» **Short problem**
Copy each line that holds "from".

» **Data listing**
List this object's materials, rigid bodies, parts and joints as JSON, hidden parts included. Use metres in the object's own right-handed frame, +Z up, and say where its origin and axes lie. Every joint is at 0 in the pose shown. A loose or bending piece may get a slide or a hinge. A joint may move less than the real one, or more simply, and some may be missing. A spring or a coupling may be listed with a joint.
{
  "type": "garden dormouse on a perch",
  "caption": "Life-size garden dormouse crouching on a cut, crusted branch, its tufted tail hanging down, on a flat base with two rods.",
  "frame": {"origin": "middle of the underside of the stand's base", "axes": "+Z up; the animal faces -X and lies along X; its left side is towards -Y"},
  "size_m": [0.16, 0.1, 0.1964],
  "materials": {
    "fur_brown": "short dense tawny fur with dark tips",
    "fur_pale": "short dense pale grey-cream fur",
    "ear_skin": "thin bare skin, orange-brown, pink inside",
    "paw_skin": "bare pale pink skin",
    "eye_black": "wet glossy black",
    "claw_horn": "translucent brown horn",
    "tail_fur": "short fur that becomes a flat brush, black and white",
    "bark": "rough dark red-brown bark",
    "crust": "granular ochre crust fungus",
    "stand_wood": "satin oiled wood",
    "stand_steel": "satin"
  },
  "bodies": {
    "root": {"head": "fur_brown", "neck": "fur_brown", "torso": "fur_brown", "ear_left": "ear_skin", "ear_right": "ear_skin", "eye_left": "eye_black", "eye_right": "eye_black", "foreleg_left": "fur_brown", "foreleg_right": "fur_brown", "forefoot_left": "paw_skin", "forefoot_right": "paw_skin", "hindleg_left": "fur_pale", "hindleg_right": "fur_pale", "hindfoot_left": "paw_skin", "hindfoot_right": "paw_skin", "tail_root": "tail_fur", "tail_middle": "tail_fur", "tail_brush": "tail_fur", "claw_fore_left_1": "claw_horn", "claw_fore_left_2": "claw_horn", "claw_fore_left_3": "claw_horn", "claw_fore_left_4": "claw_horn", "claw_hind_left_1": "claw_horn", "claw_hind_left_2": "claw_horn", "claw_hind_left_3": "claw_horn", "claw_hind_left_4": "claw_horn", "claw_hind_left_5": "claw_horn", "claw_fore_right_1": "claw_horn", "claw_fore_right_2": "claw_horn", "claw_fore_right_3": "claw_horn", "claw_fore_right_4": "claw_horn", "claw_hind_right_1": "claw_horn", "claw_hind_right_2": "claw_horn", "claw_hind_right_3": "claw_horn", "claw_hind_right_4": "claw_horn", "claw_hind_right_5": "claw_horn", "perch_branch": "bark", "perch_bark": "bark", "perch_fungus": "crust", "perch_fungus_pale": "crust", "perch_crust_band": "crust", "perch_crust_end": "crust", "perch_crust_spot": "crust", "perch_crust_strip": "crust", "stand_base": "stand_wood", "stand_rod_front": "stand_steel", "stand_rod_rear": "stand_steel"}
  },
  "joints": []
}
==
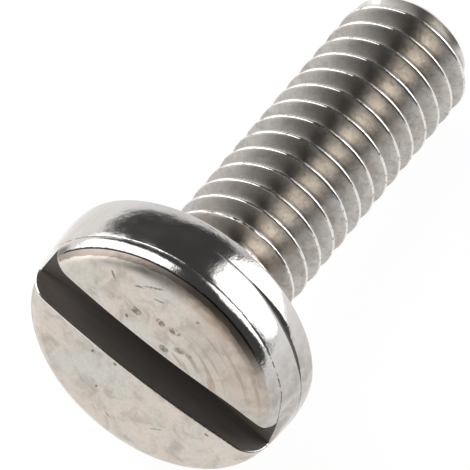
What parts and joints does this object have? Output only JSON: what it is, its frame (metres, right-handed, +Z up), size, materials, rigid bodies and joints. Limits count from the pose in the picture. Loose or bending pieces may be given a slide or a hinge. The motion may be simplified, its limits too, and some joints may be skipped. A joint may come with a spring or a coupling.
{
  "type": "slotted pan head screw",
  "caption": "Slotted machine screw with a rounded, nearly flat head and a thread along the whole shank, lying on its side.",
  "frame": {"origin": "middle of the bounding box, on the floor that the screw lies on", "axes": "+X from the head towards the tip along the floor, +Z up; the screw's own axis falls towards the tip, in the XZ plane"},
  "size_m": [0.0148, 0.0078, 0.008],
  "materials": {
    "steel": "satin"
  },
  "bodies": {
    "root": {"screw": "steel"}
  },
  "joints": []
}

» **Answer for the task**
What parts and joints does this object have? Output only JSON: what it is, its frame (metres, right-handed, +Z up), size, materials, rigid bodies and joints. Limits count from the pose in the picture. Loose or bending pieces may be given a slide or a hinge. The motion may be simplified, its limits too, and some joints may be skipped. A joint may come with a spring or a coupling.
  "frame": {"origin": "middle of the bounding box, on the floor that the screw lies on", "axes": "+X from the head towards the tip along the floor, +Z up; the screw's own axis falls towards the tip, in the XZ plane"},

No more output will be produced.